■ **EXERCISE TASK**
Repeat all of the data precisely.

■ **INFORMATION PROVIDED**
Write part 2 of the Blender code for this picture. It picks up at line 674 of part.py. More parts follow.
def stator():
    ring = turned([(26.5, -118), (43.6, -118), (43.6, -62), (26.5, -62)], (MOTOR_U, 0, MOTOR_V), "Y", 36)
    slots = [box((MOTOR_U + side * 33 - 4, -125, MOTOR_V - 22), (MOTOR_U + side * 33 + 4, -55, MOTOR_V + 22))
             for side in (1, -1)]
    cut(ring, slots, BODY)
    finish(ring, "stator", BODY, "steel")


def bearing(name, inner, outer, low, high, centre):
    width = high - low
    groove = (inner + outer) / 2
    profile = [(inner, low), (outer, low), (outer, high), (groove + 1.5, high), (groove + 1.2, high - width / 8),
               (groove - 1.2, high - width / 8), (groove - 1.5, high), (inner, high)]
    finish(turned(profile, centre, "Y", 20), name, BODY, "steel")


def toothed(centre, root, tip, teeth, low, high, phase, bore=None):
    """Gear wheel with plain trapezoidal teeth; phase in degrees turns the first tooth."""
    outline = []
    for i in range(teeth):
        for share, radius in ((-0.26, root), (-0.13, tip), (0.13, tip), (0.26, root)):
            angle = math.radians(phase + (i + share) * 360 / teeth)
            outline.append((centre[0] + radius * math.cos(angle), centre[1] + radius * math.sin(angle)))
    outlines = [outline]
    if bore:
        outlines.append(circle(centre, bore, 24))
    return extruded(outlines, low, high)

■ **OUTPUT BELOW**
Write part 2 of the Blender code for this picture. It picks up at line 674 of part.py. More parts follow.
def stator():
    ring = turned([(26.5, -118), (43.6, -118), (43.6, -62), (26.5, -62)], (MOTOR_U, 0, MOTOR_V), "Y", 36)
    slots = [box((MOTOR_U + side * 33 - 4, -125, MOTOR_V - 22), (MOTOR_U + side * 33 + 4, -55, MOTOR_V + 22))
             for side in (1, -1)]
    cut(ring, slots, BODY)
    finish(ring, "stator", BODY, "steel")


def bearing(name, inner, outer, low, high, centre):
    width = high - low
    groove = (inner + outer) / 2
    profile = [(inner, low), (outer, low), (outer, high), (groove + 1.5, high), (groove + 1.2, high - width / 8),
               (groove - 1.2, high - width / 8), (groove - 1.5, high), (inner, high)]
    finish(turned(profile, centre, "Y", 20), name, BODY, "steel")


def toothed(centre, root, tip, teeth, low, high, phase, bore=None):
    """Gear wheel with plain trapezoidal teeth; phase in degrees turns the first tooth."""
    outline = []
    for i in range(teeth):
        for share, radius in ((-0.26, root), (-0.13, tip), (0.13, tip), (0.26, root)):
            angle = math.radians(phase + (i + share) * 360 / teeth)
            outline.append((centre[0] + radius * math.cos(angle), centre[1] + radius * math.sin(angle)))
    outlines = [outline]
    if bore:
        outlines.append(circle(centre, bore, 24))
    return extruded(outlines, low, high)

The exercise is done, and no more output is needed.